Only Catholics outnumber Pentecostals. But in the 1990s, in one decade, 44 million people left the Catholic Church in Brazil, numerically the world’s most Catholic country. Not all, but the vast majority of these joined Pentecostal churches. They wouldn’t have joined typical belief-based Protestant churches, because a Catholic comes from an apostolic church, not a belief-based church. I believe that a shift like this – from Catholic to Pentecostal – can only happen if in Pentecostal churches there is something already there – a consonance – that Catholic people recognise, appreciate, and can appropriate. And this would be the emphasis on spiritual experience and the strong emphasis on the real presence of the Holy Spirit – indeed the exciting and palpable presence of the Holy Spirit in worship. It would be my guess that this is what would attract Catholics in Latin America. Pentecostal churches are making big inroads into secular Europe too. While in England church-going Catholics now outnumber Church of England attendees, the second biggest Sunday congregation in the British Isles is Hillsong London, which only started in 2001 and attracts such crowds to its services in the Dominion Theatre on the corner of Oxford Street and Tottenham Court Road in W1 that there are queues to get in and crowds left outside after the venue has reached capacity. This signals vitality as well as popularity. The biggest congregation in Britain are the African Pentecostals, which is another story. According to The Times, the growth in Catholic numbers at church has mainly to do with migration, while by contrast the growth in Pentecostal numbers has to do with Christian evangelism. Yes, even cynical, secular, stay-at-home Brits are actually deciding to go to church on a Sunday morning.

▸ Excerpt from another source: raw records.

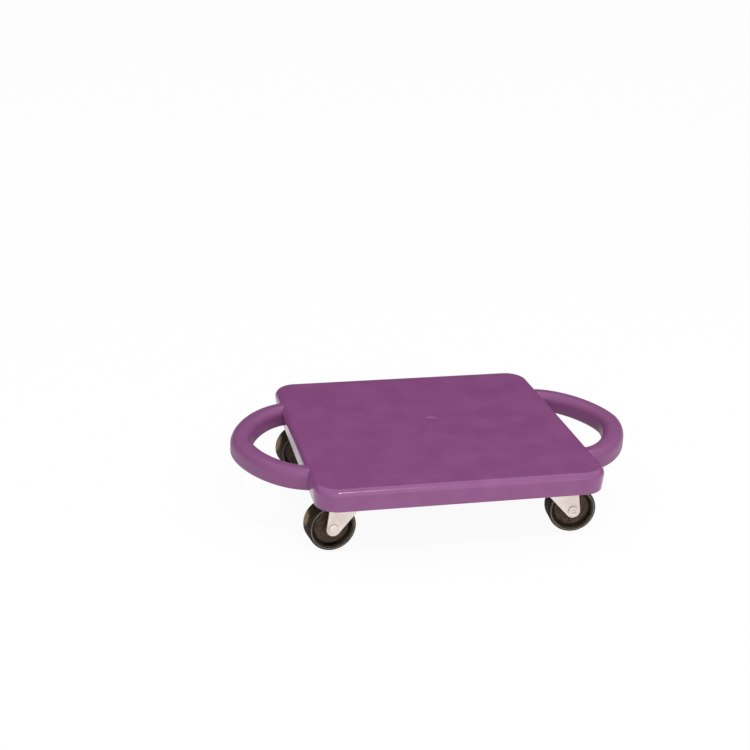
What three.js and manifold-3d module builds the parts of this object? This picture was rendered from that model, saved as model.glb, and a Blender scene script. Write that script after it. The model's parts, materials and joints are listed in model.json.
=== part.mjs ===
// A gym scooter board: one moulded square deck with a grip loop on each side, riding on four
// swivel casters that are screwed to pads under the deck.
// Millimetres, +Z up. The origin is on the floor under the middle of the deck, the grip loops
// lie along X, and the front edge of the deck faces -Y.
import * as THREE from "three";
import { mergeVertices } from "three/addons/utils/BufferGeometryUtils.js";
import Module from "manifold-3d";

const wasm = await Module();
wasm.setup();

// Deck moulding
const deckSide = 304.8;
const deckHeight = 23.2;
const deckCornerRadius = 25;
const deckEdgeRadius = 7;
const deckWall = 4.5;
const deckSkin = 4.5;
const gateRadius = 4;
const gateDepth = 0.5;

// Ribs under the deck
const ribThickness = 2.8;
const ribRecess = 5;
const padWall = 3;
const padMargin = 3;
const bossRadius = 5.2;

// Grip loops, whose middle line is a superellipse
const gripReach = 66.7;
const gripSpread = 86.9;
const gripPower = 1.68;
const gripWidth = 23.2;
const gripStep = 0.8;
const gripTopRadius = 7.4;
const gripLowRadius = 5;
const gripWall = 4;
const gripSkin = 4.5;
const gripCavityRadius = 3;
const gripRibRecess = 4;
const gripRibCount = 7;

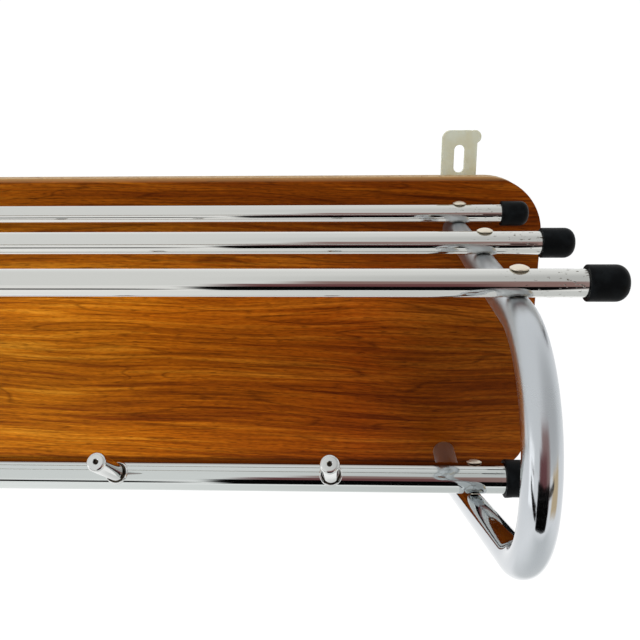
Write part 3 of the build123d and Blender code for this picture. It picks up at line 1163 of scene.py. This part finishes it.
# ---- Rivets ------------------------------------------------------------------------------------
@dataclass
class Rivet:
    """A headed rivet: a low dome above the rail, a shank, and a set tail under the arm."""

    head_diameter: float = 10.2
    head_height: float = 2.4
    rim_height: float = 0.8
    shank_diameter: float = 5.0
    tail_diameter: float = 7.0
    tail_height: float = 1.8
    rim_round: float = 0.35
    tail_chamfer: float = 0.4
    tail_set_height: float = 0.7
    tail_set_width: float = 0.9

    def solid(self, grip: float, matrix: Matrix) -> Shape:
        """Turns one rivet.

        Args:
            grip: From the head's underside to the tail.
            matrix: Where the head's underside goes, and which way it faces.

        Returns:
            The rivet.
        """
        half = self.head_diameter / 2
        rise = self.head_height - self.rim_height
        sphere = (half * half + rise * rise) / (2 * rise)
        swing = degrees(asin(half / sphere))
        lathe = Lathe(0.0, self.head_height)
        lathe.arc(0.0, self.head_height - sphere, -swing, 12)
        lathe.line(half, self.rim_round)
        lathe.line(half - self.rim_round, 0.0)
        shank, tail = self.shank_diameter / 2, self.tail_diameter / 2
        end = -grip - self.tail_height
        lathe.line(shank, 0.0)
        lathe.line(shank, -grip)
        lathe.line(tail - self.tail_chamfer, -grip)
        lathe.line(tail, -grip - self.tail_chamfer)
        lathe.line(tail, end + self.tail_set_height)
        lathe.line(tail - self.tail_set_width, end)
        lathe.line(0.0, end)
        return lathe.turn(SMALL_ROUND_SEGMENTS, matrix)


def join(parts: list[Shape]) -> Shape:
    """Puts several solids into one bmesh.

    Args:
        parts: The solids; they are freed.

    Returns:
        One bmesh that holds them all.
    """
    whole = bmesh.new()
    for part in parts:
        mesh = bpy.data.meshes.new("part")
        part.to_mesh(mesh)
        part.free()
        whole.from_mesh(mesh)
        bpy.data.meshes.remove(mesh)
    return whole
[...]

I will have to leave these thoughts here. They may raise many questions in my reader. Does Pentecostalism pose a crisis for Catholicism? What should be the proper stance of the Catholic Church toward Pentecostalism? Indeed what is the stance of Catholic Church towards Protestantism? My comments point to the fact that it needs to be a different kind of dialogue with Pentecostals than with Protestants. The reality is that Catholic-Pentecostal dialogue is going on in Rome and is very fruitful.